Aan de Voorzitter van de Tweede Kamer der Staten-Generaal
Den Haag, 12 december 2019
Op 14 november jl. ontving ik van de Autoriteit Persoonsgegevens (AP) bijgaand advies1 over gegevensverwerking in het kader van kredietregistratie (z2019-19579) dat de
AP op eigen initiatief heeft opgesteld. Dit advies is vandaag door de AP op haar website
gepubliceerd.
Op grond van de wet raadplegen kredietverstrekkers een stelsel van kredietregistratie
om te zien welke kredieten aan een consument zijn verleend voordat zij tot kredietverstrekking
over gaan. Deze regels hebben tot doel om overkreditering te voorkomen. Het Bureau
Kredietregistratie (BKR) beheert momenteel het enige stelsel van kredietregistratie.
De AP adviseert om wetgeving tot stand te brengen om de huidige praktijk van kredietregistratie
met meer waarborgen te omkleden.
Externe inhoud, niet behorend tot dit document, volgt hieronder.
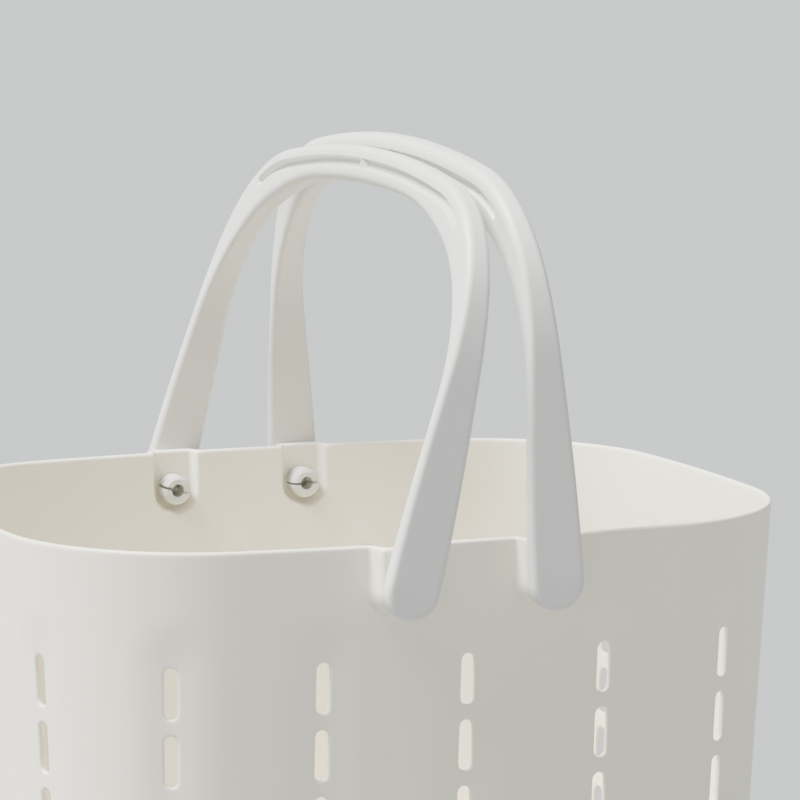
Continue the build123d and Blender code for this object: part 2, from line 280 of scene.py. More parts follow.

De AP adviseert de wetgever om een belangenafweging
te maken, waarbij het belang van verwerking van persoonsgegevens wordt afgewogen tegen
het belang van voorkomen van overkreditering. In die wetgeving dienen volgens de AP
keuzes te worden gemaakt met betrekking tot onder andere inzagerechten van derden
en bewaartermijnen. Ook dienen volgens de AP eisen te worden gesteld aan de beheerder
van het stelsel van kredietregistratie om ook voor de toekomst veilige verwerking
van persoonsgegevens te garanderen.
Ik onderschrijf het grote belang van kredietregistratie als middel om overkreditering
van consumenten te voorkomen, en daarbij hecht ik zeer aan een zorgvuldige verwerking
van persoonsgegevens. Ik neem het advies van de AP dan ook ter harte. Ik wil er voor
alle Nederlanders voor zorgen dat een goed, betrouwbaar systeem van kredietregistratie
voor nu en voor de toekomst wettelijk geborgd is.
Daarom zal ik de komende tijd met stakeholders in gesprek gaan om te bezien hoe het
stelsel kan worden verbeterd en welke waarborgen daarbij passen. Ik streef ernaar
om voor het einde van 2020 een conceptwetsvoorstel in internetconsultatie te brengen.
Over het conceptwetsvoorstel zal aan de AP advies worden gevraagd.